Criminology experts said they were surprised and impressed by the national numbers, issued on Monday by the Federal Bureau of Investigation and based on data from more than 13,000 law-enforcement agencies.  They said the decline nationally in the number of violent crimes, by 5.5 percent, raised the question, at least in some places, of to what extent crime could continue to fall — or at least fall at the same pace as the past two years. Violent crimes fell nearly the same amount in 2009.

“Remarkable,” said James Alan Fox, a criminologist at Northeastern University.  “Given the fact that we have had some healthy declines in recent years, I fully expected that the improvement would slow.  There is only so much air you can squeeze out of a balloon.”

There was no immediate consensus to explain the drop.  But some experts said the figures collided with theories about correlations between crime, unemployment and the number of people in prison.
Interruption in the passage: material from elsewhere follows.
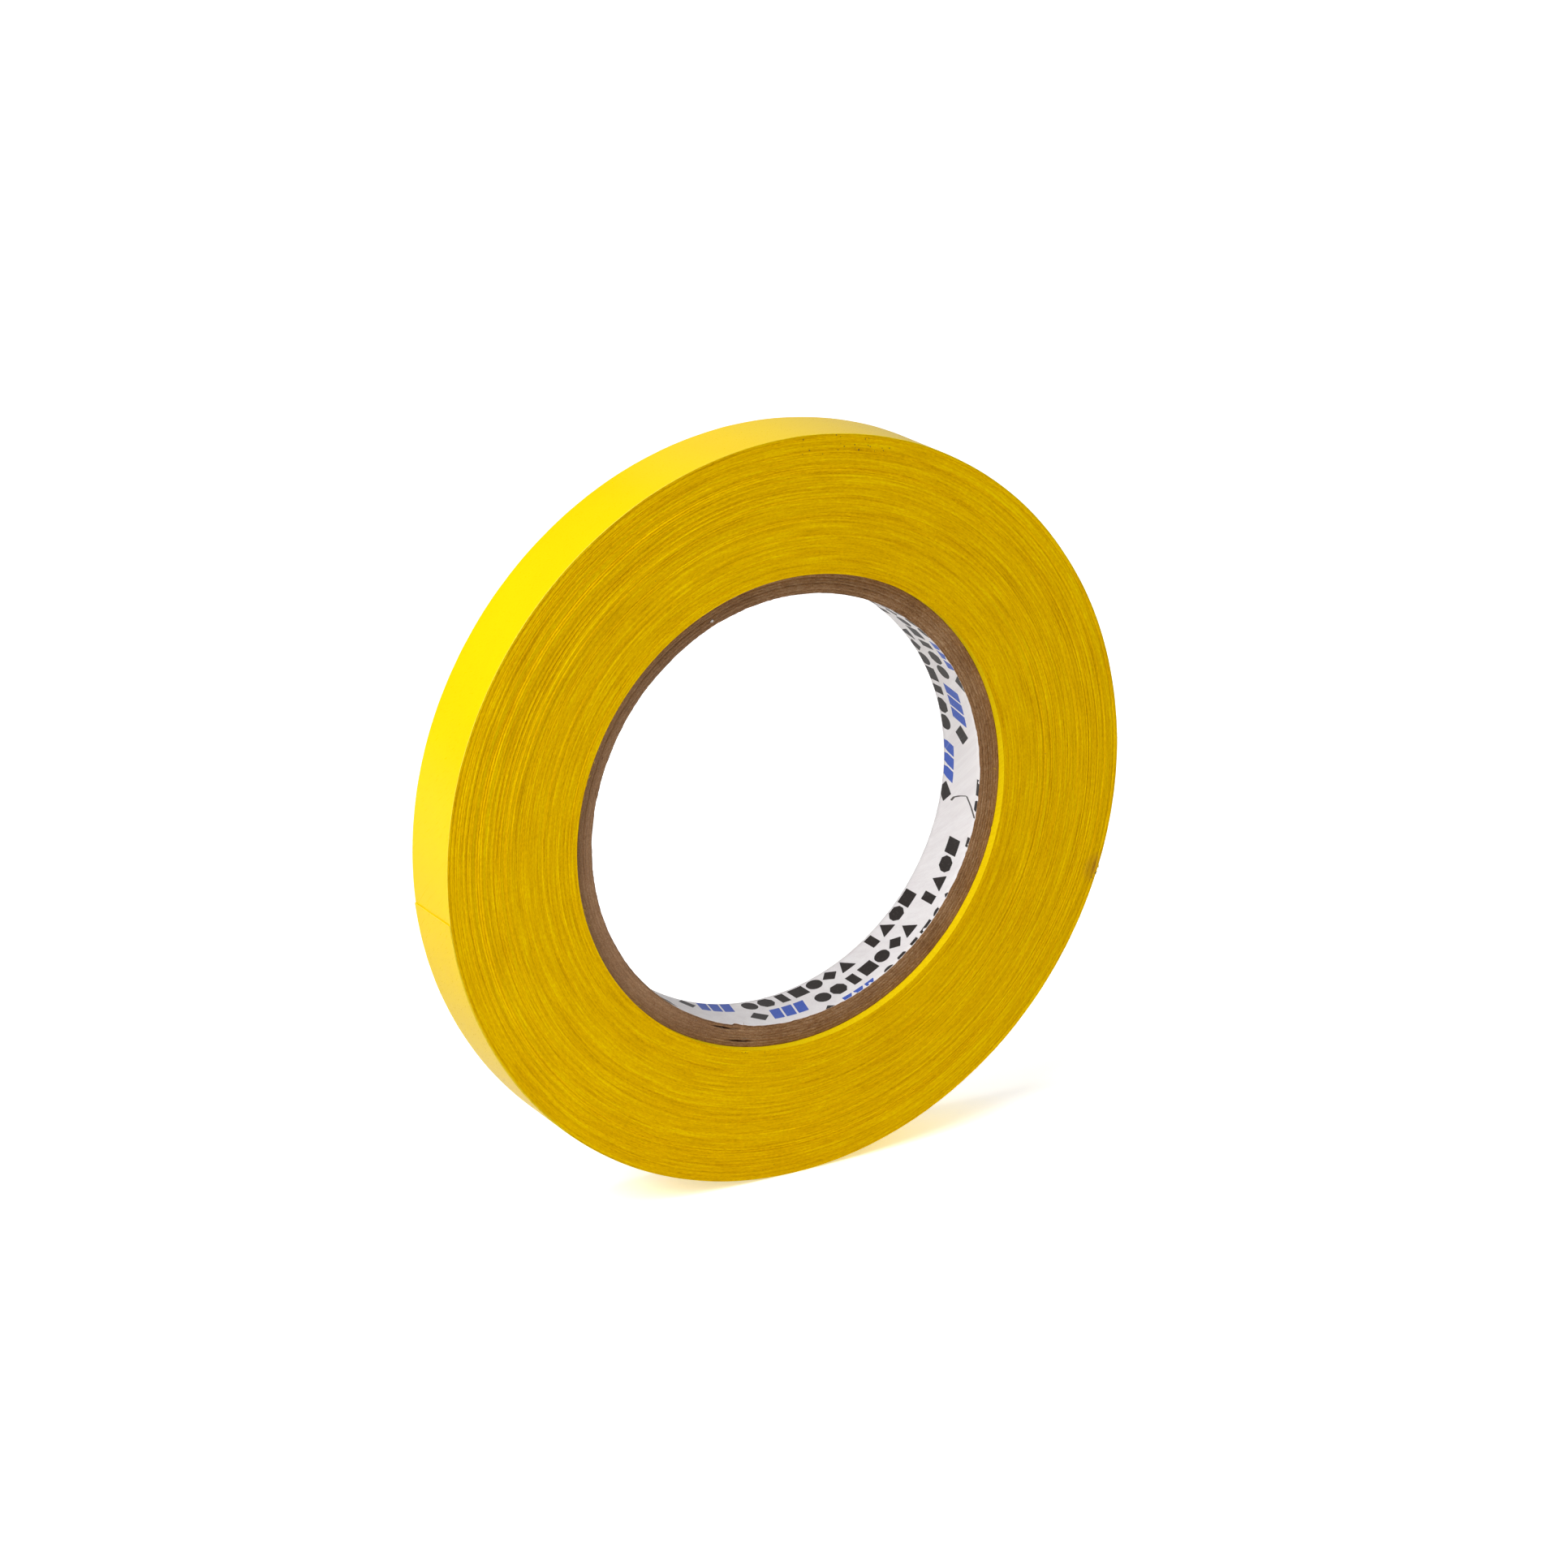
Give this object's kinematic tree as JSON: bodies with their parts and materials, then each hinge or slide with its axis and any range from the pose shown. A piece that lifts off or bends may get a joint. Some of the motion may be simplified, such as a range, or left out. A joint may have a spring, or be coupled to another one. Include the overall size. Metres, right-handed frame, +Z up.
{
  "type": "masking tape roll",
  "caption": "Roll of half-inch paper tape wound on a spiral-wound paperboard core, standing on its rim, with a free end that peels off.",
  "frame": {"origin": "centre of the bounding box, on the roll's axis; the roll stands on its rim", "axes": "+Z up with the roll standing on its rim, Y along the roll's axis with the front side face towards -Y, +X to the right seen from the front"},
  "size_m": [0.1312, 0.0136, 0.1313],
  "materials": {
    "liner_paper": "smooth white printed paper",
    "kraft_board": "matte brown kraft board",
    "kraft_board_pale": "matte pale brown kraft board",
    "wound_tape_yellow": "edges of wound tape, finely lined",
    "tape_yellow": "satin release coat"
  },
  "bodies": {
    "roll": {"core_liner": "liner_paper", "core_ply_1": "kraft_board", "core_ply_2": "kraft_board_pale", "core_ply_3": "kraft_board", "core_ply_4": "kraft_board_pale", "core_ply_5": "kraft_board", "core_ply_6": "kraft_board_pale", "core_ply_7": "kraft_board", "tape_pack": "wound_tape_yellow", "tape_outer_turn": "tape_yellow"},
    "lead_1": {"tape_lead_1": "tape_yellow"},
    "lead_2": {"tape_lead_2": "tape_yellow"},
    "lead_3": {"tape_lead_3": "tape_yellow"},
    "lead_4": {"tape_lead_4": "tape_yellow"}
  },
  "joints": [
    {"name": "peel", "type": "hinge", "parent": "roll", "child": "lead_1", "pos_m": [-0.04442, -0.0004, -0.04848], "axis": [0, -1, 0], "range_deg": [0, 65]},
    {"name": "uncurl_2", "type": "hinge", "parent": "lead_1", "child": "lead_2", "pos_m": [-0.05217, -0.0004, -0.04003], "axis": [0, -1, 0], "range_deg": [0, 7.8]},
    {"name": "uncurl_3", "type": "hinge", "parent": "lead_2", "child": "lead_3", "pos_m": [-0.05833, -0.0004, -0.03036], "axis": [0, -1, 0], "range_deg": [0, 7.8]},
    {"name": "uncurl_4", "type": "hinge", "parent": "lead_3", "child": "lead_4", "pos_m": [-0.06272, -0.0004, -0.01978], "axis": [0, -1, 0], "range_deg": [0, 7.8]}
  ],
  "couplings": [
    {"joint": "uncurl_2", "follows": "peel", "ratio": 0.12},
    {"joint": "uncurl_3", "follows": "peel", "ratio": 0.12},
    {"joint": "uncurl_4", "follows": "peel", "ratio": 0.12}
  ]
}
Take robbery: The nation has endured a devastating economic crisis, but robberies fell 9.5 percent last year, after dropping 8 percent the year before. “Striking,” said Alfred Blumstein, a professor and a criminologist at the Heinz College at Carnegie Mellon University, because it came “at a time when everyone anticipated it could be going up because of the recession.”

For a quick introduction to the quality of discussion you can find on criminal justice matters in the US, check the comments on a blog post on that article here, and bookmark Prof Douglas Berman's home page and the blog "Crime and Consequences" of the Sacramento based Criminal Justice Legal Foundation.

There is to me not much mystery in the different outcome in New Zealand. The US has tackled the gambling preference that distinguishes criminals. Our baffled criminologists persist in thinking that if they are only well-meaning enough, and give enough power to the judges, and corrections officials to be nice to offenders, some day it will pay off.

There is no mystery in the US experience if it is seen as a rational human response to the change in the speed and certainty of consequences for crime. Most of the cahnges of the last 20 years have increased the certainty of detection, conviction and punishment.

A perceived increase in severity may help, but it is much more likely that certainty is what matters.


  • George
  • June 1st, 2011
  • 4:39 pm

Three things strike me about the radical decrease.
1/  If you are incarcerated you can't personally commit violence outside the gaol for the duration of your sentence. Simple
2/  If your mother is of the major demographic or race reponsible for a higher violent offending statistic, then she is also within the demographic that will abort her children as a form of contraception. Thus you will not get to commit crime, do good or do anything.  The criminal breeding stock is not replacing the herd.
3/  If you are pondering robbery, assault or murder, you now have to weigh the fact that the intended target is legally armed with a concealed firearm; that they have the training, the motive and the caliber to quite legally 'blow you to chops' in the defense of life, limb and property.
Lets see what happens to the stats when the planet California releases the 40,000 – odd inmates that it plans to do because the 'jails are too full'.
My bet is an increase in violent crime, and an increase in criminals shot who have failed to grasp the new risks involved in Concealed Carry laws being passed.

  • Brendan
  • June 19th, 2011
  • 5:31 pm

some attribute the liberalization of abortion laws in Row Vs Wade in 1973 with the reduction in crime in the USA.
I suspect there is some truth to that.
We have had liberal abortion laws for some time.